Ses fondements sont ceux de l'humanisme et expriment un fidèle attachement aux sources antiques grecques et latines du savoir. Joachim du Bellay recommande l'étude et l'imitation de ses meilleurs auteurs mais limite cet apprentissage dans le temps de formation du nouveau poète. La littérature antique ne doit plus être considérée comme fin mais comme moyen. On peut s'en nourrir mais il faudra ensuite lui faire connaître le processus alchimique de transsubstantiation. Parvenu au point d'innutrition des sources antiques, celui que nous ne pouvions jusqu'alors pas encore appeler un poète aura fait siennes ses références et elles seront si bien assimilées qu'elles se mettront à s'exprimer en lui avec leur langage propre ; le poète pourra alors prendre la plume et s'atteler au travail créatif. Cessant d'être asservi au passé, le poète pourra construire la littérature moderne.

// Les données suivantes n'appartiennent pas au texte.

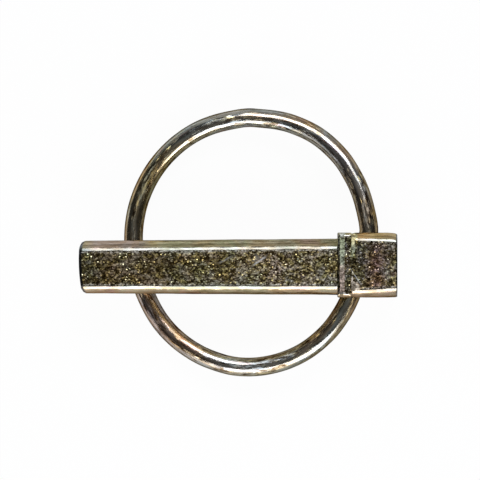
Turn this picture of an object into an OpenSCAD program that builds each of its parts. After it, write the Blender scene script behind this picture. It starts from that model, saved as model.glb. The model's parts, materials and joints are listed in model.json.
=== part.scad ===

Pour guider son nouveau poète, Joachim du Bellay se livre à une critique de la littérature de son époque, qu'il juge inconsistante et sans caractère, et préconise, à l'aune de la Pléiade, la création poétique avivée de néologismes et de nouveaux tours littéraires. Mais surtout, il recommande l'abandon du latin au profit de la langue vulgaire, c'est-à-dire du français.


A l'époque de la publication de son livre, le latin était encore la langue de référence de l'élite mais son utilisation commençait déjà à être contestée dans d'autres pays et surtout en Italie, avec Pietro Bembo et Sperone Speroni. Privilégier l'utilisation du français conduisait alors à s'inscrire dans la continuité de ce mouvement et à renforcer l'unité nationale française particulièrement menacée dans l'affrontement entre le roi François Ier et Charles Quint. Joachim du Bellay juge sans doute également que la cohésion sociale et culturelle se fera dans l'adoption d'une langue commune et le français, entre le latin et les patois foisonnants, pourrait susciter l'unanimité.


On lira ce court texte comme une curiosité performative à la fois au niveau littéraire, pour le renouvellement poétique affranchi de ses références antiques, mais aussi au niveau politique, pour l'affermissement de la cohésion nationale par l'utilisation généralisée et légitimée d'une langue commune accessible au clerc comme au peuple.